Стекла в дверях, выходящих на террасу, в панике были разбиты. Странно, что полиция не закрыла этот проход какой-то баррикадой изнутри или не забила досками. Впрочем, подобный ремонт – это же не их дело. Алекс осторожно шагнул сквозь дверь, стараясь не задеть острые осколки стекла, остававшиеся в раме, а потом пошел по пути, по которому вчера проходили гости, – сначала в патио, а потом вниз по ступенькам каменной лестницы, ведущей на зеленую траву.
Он должен был быть готов к тому, чтобы увидеть опрокинутые стулья, брошенные зонтики, пологи навесов, хлопающие на легком ветерке. Да, весь мусор и прочие следы этого поспешного бегства были на месте. Но зловещие горки пепла, равно как и кучи пустой одежды и обуви, слава богу, исчезли.
И все же открывшийся вид разрухи расстроил его больше, чем он ожидал. Вероятно, все это смотрелось хуже только из-за того, что утро было ясное и замечательное, что невольно вызывало в его памяти воспоминания о счастливых днях, проведенных здесь. Он вспомнил закаты, которые всегда представлялись ему как огромный оранжевый костер, разгорающийся на западном горизонте за линией шелестящих зеленой листвой деревьев. Щелканье крокетных шаров на стриженой травке лужайки… Но сейчас здесь царила настороженная тишина, словно в доме с привидениями.
«А я ведь уже не тот, – вдруг осознал он. – Я сильно изменился, в силу того что видел здесь».
Как долго он стоял на этом приятном ветерке? Как долго находился среди призраков вчерашнего кошмара?
И сколько времени прошло, прежде чем послышалась эта музыка?
Вначале зазвучала она очень тихо. На первых нескольких нотах мелодии он даже подумал, что доносится она со стороны соседнего поместья. Однако оно находилось уж очень далеко.
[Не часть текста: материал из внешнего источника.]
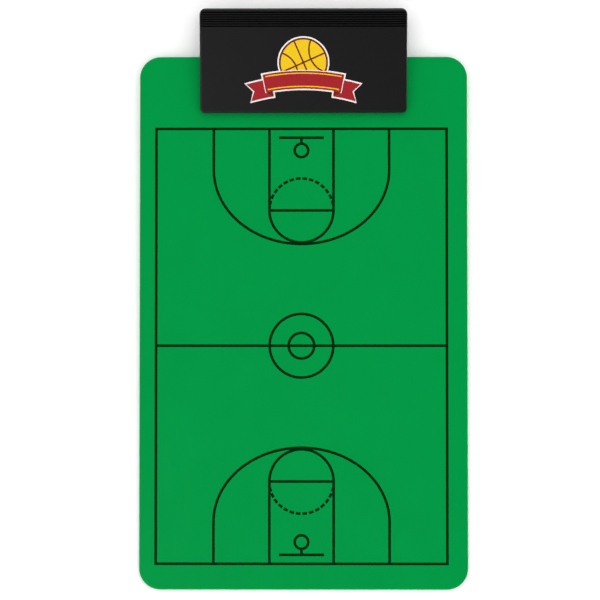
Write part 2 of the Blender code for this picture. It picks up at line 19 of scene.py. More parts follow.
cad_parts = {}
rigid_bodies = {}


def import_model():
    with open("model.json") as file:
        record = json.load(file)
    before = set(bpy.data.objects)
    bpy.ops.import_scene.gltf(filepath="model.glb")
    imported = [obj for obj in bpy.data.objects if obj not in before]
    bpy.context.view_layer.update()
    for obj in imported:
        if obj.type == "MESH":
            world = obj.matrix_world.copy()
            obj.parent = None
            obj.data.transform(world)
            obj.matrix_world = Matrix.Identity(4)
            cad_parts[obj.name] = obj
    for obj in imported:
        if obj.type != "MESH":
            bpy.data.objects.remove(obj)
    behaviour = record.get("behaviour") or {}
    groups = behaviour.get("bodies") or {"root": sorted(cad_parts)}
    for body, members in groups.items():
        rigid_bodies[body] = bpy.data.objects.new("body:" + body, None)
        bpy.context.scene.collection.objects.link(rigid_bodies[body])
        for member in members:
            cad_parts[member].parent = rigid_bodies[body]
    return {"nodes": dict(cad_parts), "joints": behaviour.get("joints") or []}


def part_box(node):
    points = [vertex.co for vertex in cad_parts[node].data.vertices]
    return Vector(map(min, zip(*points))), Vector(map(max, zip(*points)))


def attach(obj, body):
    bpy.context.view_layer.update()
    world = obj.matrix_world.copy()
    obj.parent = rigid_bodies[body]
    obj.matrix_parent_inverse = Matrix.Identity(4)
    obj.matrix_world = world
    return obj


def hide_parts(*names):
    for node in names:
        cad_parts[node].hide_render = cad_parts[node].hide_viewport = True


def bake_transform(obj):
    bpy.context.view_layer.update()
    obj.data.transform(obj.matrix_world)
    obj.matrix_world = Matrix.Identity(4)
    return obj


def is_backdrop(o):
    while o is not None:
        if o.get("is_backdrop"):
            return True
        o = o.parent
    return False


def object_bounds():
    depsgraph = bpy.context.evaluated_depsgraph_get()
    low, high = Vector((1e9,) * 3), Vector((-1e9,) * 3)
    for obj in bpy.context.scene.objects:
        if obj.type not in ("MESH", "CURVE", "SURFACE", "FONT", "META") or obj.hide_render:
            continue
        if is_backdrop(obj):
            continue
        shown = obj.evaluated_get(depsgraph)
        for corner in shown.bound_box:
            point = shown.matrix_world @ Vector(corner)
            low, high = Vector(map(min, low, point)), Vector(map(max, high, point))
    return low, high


for leftover in list(bpy.data.objects):
    bpy.data.objects.remove(leftover, do_unlink=True)
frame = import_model()
cad_low, cad_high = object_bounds()
nodes = frame["nodes"]
print("pieces:", ", ".join(sorted(nodes)))

# %% [markdown]
# Measure before dressing
#
# Printed ink has to lie exactly on a face, and a spring exactly on its pin. Copying numbers by hand
# would drift as soon as the model changed, so the places are read from the pieces themselves. The
# largest triangle on the front jaw that looks up lies in its printed face and gives its tilt.

# %% Find the printed faces and the hinge
MM = 0.001
board_low, board_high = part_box("board")
board_middle = (board_low + board_high) / 2
board_face = board_high.z

hinge = Vector(frame["joints"][0]["pos_m"])
jaw_mesh = nodes["front_jaw"].data
jaw_triangle = max((p for p in jaw_mesh.polygons if p.normal.z > 0), key=lambda p: p.area)
jaw_normal = jaw_triangle.normal.copy()
jaw_tilt = math.atan2(-jaw_normal.y, jaw_normal.z)
up_the_jaw = Vector((0, jaw_normal.z, -jaw_normal.y))
print(f"board face at {board_face / MM:.2f} mm, jaw tilted {math.degrees(jaw_tilt):.2f} degrees")

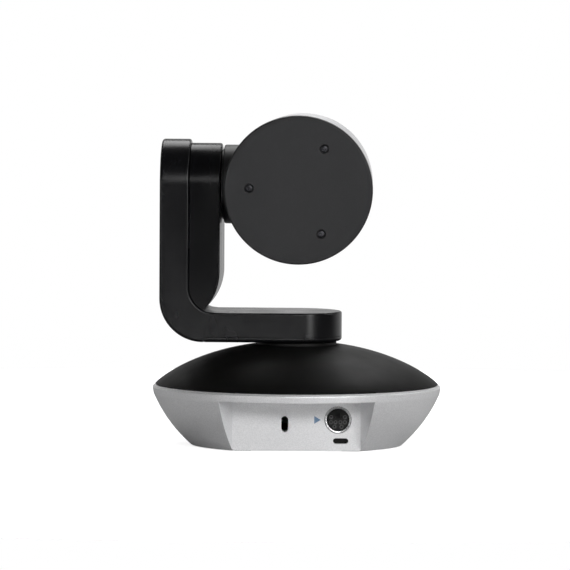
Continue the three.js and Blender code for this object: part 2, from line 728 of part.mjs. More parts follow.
// ---- Lens block ----
const frontPlateBack = 9.6;
const rearPlateFront = -18;
const lensFrameSolid = join(
  block([-19, 19], [frontPlateBack, frontPlateBack + 2.4], [-19, 19]),
  block([-19, 19], [rearPlateFront - 2, rearPlateFront], [-19, 19]),
  block([-19, 19], [rearPlateFront - 1, frontPlateBack + 1], [-19, -17]),
);
const frontCellHole = alongY(rod(11.8, 5, 20, midSides));
const sensorHole = block([-5, 5], [-30, -10], [-4, 4]);
const screwX = 14.5;
const screwZ = 11;
const leadScrewHoles = [-screwX, screwX].map((x) => moved(alongY(rod(1.6, -30, -10, 12)), x, 0, screwZ));
piece(drum, 'lens_frame', cut(lensFrameSolid, frontCellHole, sensorHole, ...leadScrewHoles), darkSteel);
piece(
  drum,
  'front_lens_cell',
  alongY(turned([[9.6, 7.8], [11.5, 7.8], [11.5, 16.6], [10.4, 16.6], [10.4, 11.8], [9.6, 10.6]], midSides)),
  blackPlastic,
);
const frontLens = [[0, 11.2], [9.9, 12.2], [10.1, 13.4], ...arc(0, -4.6, 20.6, 61, 90, 5)];
piece(drum, 'front_lens', alongY(turned(frontLens, midSides)), glass);
const railRadius = 1;
const railSpots = [[-screwX, -7], [screwX, -7]];
railSpots.forEach(([x, z], index) => {
  const rail = alongY(rod(railRadius, rearPlateFront + gap, frontPlateBack - gap, 12));
  piece(drum, `guide_rail_${index + 1}`, moved(rail, x, 0, z), steel);
});
const sensorBoard = block([-13, 13], [-23.4, -22], [-14, 5.5]);
const sensorChip = block([-4.5, 4.5], [-22.2, -19.2], [-3.5, 3.5]);
piece(drum, 'sensor_board', join(sensorBoard, sensorChip), boardGreen);

// A moving lens group: a ring with its lens, two ears that ride the rails, and a nut on its screw.
function lensCarriage(depth, lensRadius, nutX) {
  const body = join(
    alongY(rod(lensRadius + 2.6, 0, depth, midSides)),
    block([-screwX - 2.2, screwX + 2.2], [0, depth], [-9, -5]),
    block([Math.min(nutX * 1.16, 0), Math.max(nutX * 1.16, 0)], [0, depth], [8.6, 13.4]),
    block([-4, 4], [0, depth], [6, 12]),
  );
  const railHole = () => alongY(rod(railRadius + gap, -5, depth + 5, 12));
  const railHoles = railSpots.map(([x, z]) => moved(railHole(), x, 0, z));
  const nutHole = moved(alongY(rod(1.45, -5, depth + 5, 12)), nutX, 0, screwZ);
  return cut(body, alongY(rod(lensRadius, -5, depth + 5, midSides)), nutHole, ...railHoles);
}
function lensElement(depth, lensRadius) {
  const half = depth / 2 - 0.2;
  const edge = half * 0.3;
  return alongY(turned([[0, -half], [lensRadius, -edge], [lensRadius, edge], [0, half]], midSides));
}
function leadScrew() {
  const thread = rod(1.1, rearPlateFront - 2.4, frontPlateBack - gap, 12);
  const flat = block([0.75, 3], [-3, 3], [rearPlateFront - 4, frontPlateBack]);
  return alongY(cut(thread, flat));
}

const motorFront = rearPlateFront - 2.7;
const lensGroups = [
  { name: 'zoom', side: -1, back: 2.2, depth: 5, lensRadius: 6.4 },
  { name: 'focus', side: 1, back: -13.5, depth: 4, lensRadius: 5.6 },
];
lensGroups.forEach(({ name, side, back, depth, lensRadius }) => {
  const x = side * screwX;
  piece(drum, `${name}_carriage`, moved(lensCarriage(depth, lensRadius, x), 0, back, 0), softBlack);
  piece(drum, `${name}_lens`, moved(lensElement(depth, lensRadius - gap), 0, back + depth / 2, 0), glass);
  piece(drum, `${name}_screw`, moved(leadScrew(), x, 0, screwZ), steel);
  const can = rod(4.6, motorFront - 9, motorFront, 24);
  const flange = block([-6.5, 6.5], [-3, 3], [motorFront - 0.8, motorFront]);
  piece(drum, `${name}_motor`, moved(alongY(join(can, flange)), x, 0, screwZ), steel);
});

export default camera;
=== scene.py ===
import json
import math

import bmesh
import bpy
from mathutils import Matrix, Quaternion, Vector


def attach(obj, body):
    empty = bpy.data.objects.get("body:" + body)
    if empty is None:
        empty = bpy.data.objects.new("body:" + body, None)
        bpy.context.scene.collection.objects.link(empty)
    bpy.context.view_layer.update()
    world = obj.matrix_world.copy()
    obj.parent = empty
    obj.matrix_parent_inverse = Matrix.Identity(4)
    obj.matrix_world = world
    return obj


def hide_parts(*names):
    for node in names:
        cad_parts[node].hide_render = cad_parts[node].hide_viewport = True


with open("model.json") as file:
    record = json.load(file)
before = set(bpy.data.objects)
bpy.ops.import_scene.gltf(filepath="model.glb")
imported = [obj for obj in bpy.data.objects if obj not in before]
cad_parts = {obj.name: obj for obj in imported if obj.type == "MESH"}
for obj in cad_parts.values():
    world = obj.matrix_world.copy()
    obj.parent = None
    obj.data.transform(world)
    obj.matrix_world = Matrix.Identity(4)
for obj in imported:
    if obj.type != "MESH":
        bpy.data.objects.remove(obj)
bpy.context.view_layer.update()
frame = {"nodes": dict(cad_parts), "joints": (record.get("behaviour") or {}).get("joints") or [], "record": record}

# Shapes are worked out in millimetres, each in its own body's frame, and placed in metres.
MM = 0.001

# ---------------------------------------------------------------- places taken from the frame
joints = {joint["name"]: joint for joint in frame["joints"]}
tilt_axis = Vector(joints["tilt"]["axis"])
lens_axis = Vector(joints["zoom_slide"]["axis"])
TILT_Z = joints["tilt"]["pos_m"][2] / MM
PAN = math.atan2(tilt_axis.y, tilt_axis.x)
TILT = math.asin(lens_axis.z)
BASE = Matrix.Identity(4)
ARM = Matrix.Rotation(PAN, 4, "Z")
HEAD = ARM @ Matrix.Translation((0, 0, TILT_Z)) @ Matrix.Rotation(TILT, 4, "X")
# The drum's middle stands this far beyond the pan axis.
HEAD_X = 2.0
DRUM = HEAD @ Matrix.Translation((HEAD_X, 0, 0)) @ Matrix.Rotation(-math.pi / 2, 4, "X")
BOSS = HEAD @ Matrix.Rotation(math.pi / 2, 4, "Y")

# ---------------------------------------------------------------- driving sizes (mm)
# Gaps: GAP is open to the eye, SEAM and HAIRLINE are lines between covers that meet.
GAP = 0.3
SEAM = 0.12
HAIRLINE = 0.08
WALL = 2.0
SHAFT_R = 6.3
HUB_R = 9.3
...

А этот высокий мужской голос, доносивший Алексу знакомые до боли итальянские слова, слышался из гостиной, где стоял их граммофон.
Вернувшись в Англию с тоской в сердце по женщине, с которой он познакомился в Каире, тоской, стучавшей у него в висках как второй пульс, он втайне от матери удалился в библиотеку, где с жадностью проглотил либретто оперы «Аида». И сейчас в воздухе звучала как раз лирическая ария Радамеса в исполнении великого Энрико Карузо. Звучала убедительно, с необычайной силой, несмотря на искажения при записи на пластинку. Из разбитых дверей у него за спиной неслось:
Может быть, это его мать уже выписали из больницы? Ведь это она подарила ему эту пластинку и упоминала о ней как раз перед помолвкой. Но нет, это не могла быть она – ей дали успокоительное всего полчаса тому назад.
Наверное, он начинает сходить с ума.
Но, будь это так, разве мог бы он сейчас помнить свое имя и страну, в которой находится?
Он подошел к двери и, взявшись за ручку, осторожно открыл ее.
Мысленно он уже подготовил себя к тому, что нянечки и врачи в больнице могут оказаться правы: мол, в поместье Резерфордов обитает какое-то необъяснимое зло и что сейчас он через эту дверь шагнет в фантастический потусторонний мир.
Увидев ее стоящей у граммофона в облегающем модном платье, открывавшем намного больше, чем тот серебристый вечерний наряд, в котором она была в Опере, он бессильно прислонился спиной к ближайшей стене.
А когда он заглянул в эти сияющие немыслимой синевой глаза, у него перехватило дыхание.
Она – босиком, по дубовому паркету – направилась к нему через всю комнату, и он застыл на месте как каменное изваяние. Выражение ее лица невозможно было в точности определить. Что это было? Ожидание? Голодная страсть? Восхищение? Он не смог бы ответить с уверенностью. Он уже вообще ни в чем не был уверен, кроме того, что она стояла здесь, перед ним. Это она поставила эту пластинку. Это она сейчас все ближе подходила к нему.
– Что же вы видите сейчас, лорд Резерфорд? – спросила она. – Что вы видите, когда вот так смотрите на меня?
В ее глазах блестели слезы. Как и в его глазах.
«Я должен ответить. Я должен что-то ответить. Потому что если я не смогу этого сделать, тогда надо будет признать, что у меня действительно какое-то помутнение рассудка».